Using the listing below, report all lines holding the word "scene".

#### Data

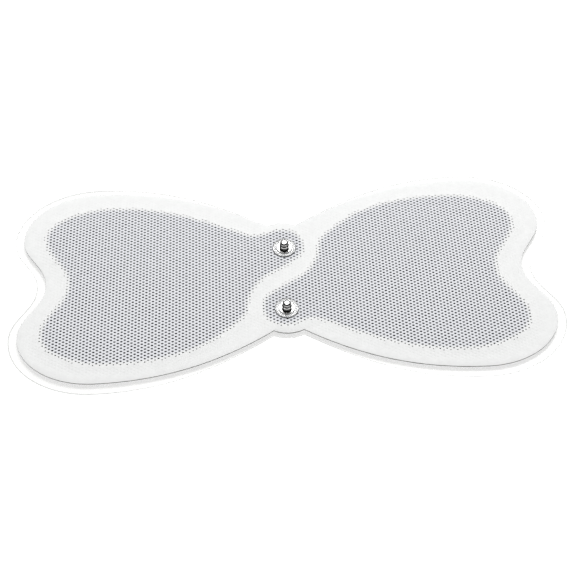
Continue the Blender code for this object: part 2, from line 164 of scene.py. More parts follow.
def dress(piece, slot, finish, *nodes):
    """Puts a piece on the pad's one body with its finish, in place of its CAD nodes. The slot is not used.
    """
    if piece.name not in bpy.context.scene.collection.objects:
        bpy.context.scene.collection.objects.link(piece)
    piece.data.materials.clear()
    piece.data.materials.append(finish)
    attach(piece, "root")
    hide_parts(*nodes)


def plug(tree, socket, value):
    """Links a node's output to a socket, or sets the socket to a value or colour."""
    if isinstance(value, bpy.types.NodeSocket):
        tree.links.new(value, socket)
    else:
        socket.default_value = (*value, 1.0) if socket.type == "RGBA" else value


def feed(tree, node, **inputs):
    """Plugs values or other nodes' outputs into a node's sockets. Their names are in lower case, with
    underscores for spaces."""
    for name, value in inputs.items():
        wanted = name.replace("_", " ")
        plug(tree, next(s for s in node.inputs if s.enabled and s.name.lower() == wanted), value)


def add_node(tree, kind, settings=None, **inputs):
    """A shader node. Settings are its own properties, and inputs go to its sockets."""
    node = tree.nodes.new("ShaderNode" + kind)
    for name, value in (settings or {}).items():
        setattr(node, name, value)
    feed(tree, node, **inputs)
    return node


def math_node(tree, operation, *values):
    """The result of a Math node."""
    node = add_node(tree, "Math", {"operation": operation})
    for socket, value in zip(node.inputs, values):
        plug(tree, socket, value)
    return node.outputs[0]


def vector_node(tree, operation, *values, result="Vector"):
    """The result of a Vector Math node."""
    node = add_node(tree, "VectorMath", {"operation": operation})
    for socket, value in zip((s for s in node.inputs if s.enabled), values):
        plug(tree, socket, value)
    return node.outputs[result]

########

• Solution to this problem:
Continue the Blender code for this object: part 2, from line 164 of scene.py. More parts follow.
    if piece.name not in bpy.context.scene.collection.objects:
        bpy.context.scene.collection.objects.link(piece)